Мама мне, конечно, тоже читала, но много позже, уже после папиного ареста, когда она почти год была без работы. Вот тогда у нее «нашлось время и место» заняться мною. Мама играла со мною в куклы — у меня было много кукол, целлулоидные голышики, белокожие и негритята, одна большая кукла с головкой из папье-маше, и крохотные глиняные, купленные на харьковском базаре; мама шила им всем наряды из лоскутков. В углу моей комнаты у кукол была своя неплохо меблированная комната, одеяла в пододеяльниках с прошвами, подушки с кружевными накидками; на кукольном столике стояла кукольная посуда. Кажется, я и сейчас не прочь поиграть теми своими игрушками.
Мама читала мне и няне прозу Пушкина, рассказы Тургенева. Мы с няней обе заливались слезами, слушая «Муму». Это была первая книга, вызвавшая у меня горючие слезы. Мама читала мне наизусть «революционные» стихи: «Лес рубят. Молодой, вечнозеленый лес…» (не знаю автора) и Брюсова «Каменщик, каменщик, в фартуке белом…»
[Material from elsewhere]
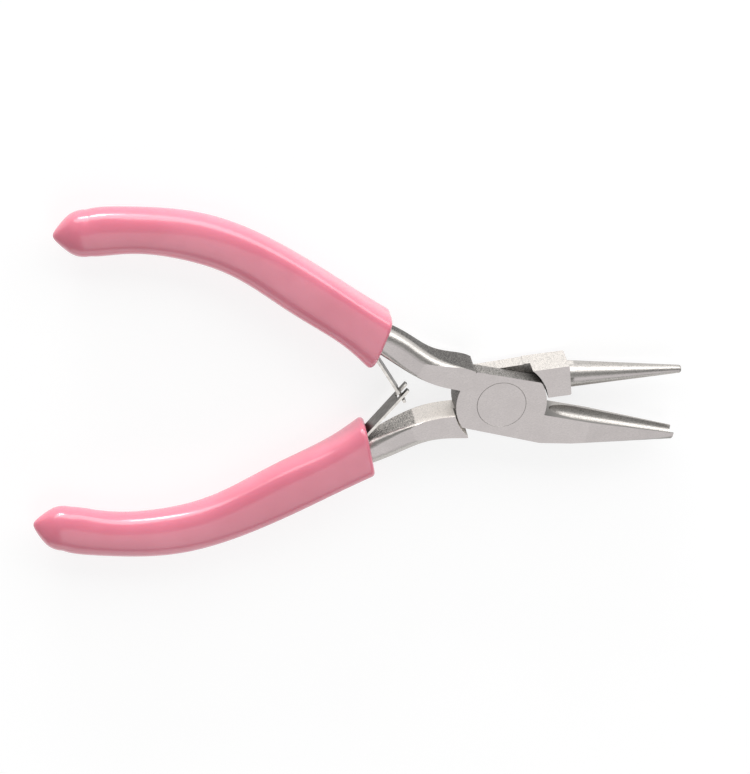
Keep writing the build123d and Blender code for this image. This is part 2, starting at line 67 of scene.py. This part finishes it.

Пожалуй, пора задать себе трудные вопросы. Я, конечно и раньше знала и нашу семейную мифологию, и историю своей семьи: дядья — следователи НКВД, мама и тети — идеологические работники ВКП(б), еще один дядя — большой начальник в высшей государственной структуре, папа — один из разработчиков и воплотителей экономических идей коммунистической партии. Знать-то я это знала, но это знание как бы заслонялось другим знанием: расстрелы, лагеря, лагеря — Воркута, Колыма, сибирские ссылки, потеря работы. Получается, что все мои родственники старшего поколения — жертвы необоснованных репрессий, жертвы беззакония и террора. Что же я скажу теперь, собрав все семейные истории на нескольких страницах своих мемуаров? Ведь пока я все это писала, у меня буквально мурашки по спине бегали: вот что они натворили в этой несчастной стране, в которой всю жизнь живу я, и жить моим внукам и правнукам! Так, может быть, теперь я должна сказать: все эти расстрелы, тюрьмы и лагеря — справедливая расплата с губителями страны, «поделом вору и мука»?! Нет, таких слов я никогда не скажу и не подумаю так. Разве я Павлик Морозов? Я знаю, что такие же трудные вопросы задают себе теперь многие мои ровесники. Я знаю, как иногда отвечают на них: мол, у наших родителей были чистые и честные намерения, мол, они были бескорыстны, себя не щадили, добывая общую справедливость и общее счастье. Но такие ответы меня тоже не устраивают. Как видно из рассказанного, не так уж бескорыстно они боролись за общее благо: а лучшие квартиры? А персональные продуктовые пайки во времена всеобщего голодомора? А роскошные государственные дачи?! И по какому праву они решали, что есть благо для няниного брата Василия? Что такое эта общая справедливость? Да, хорошо мне теперь так рассуждать. Но ведь и я не всегда так думала, составляя свои версии семейных мифов и легенд.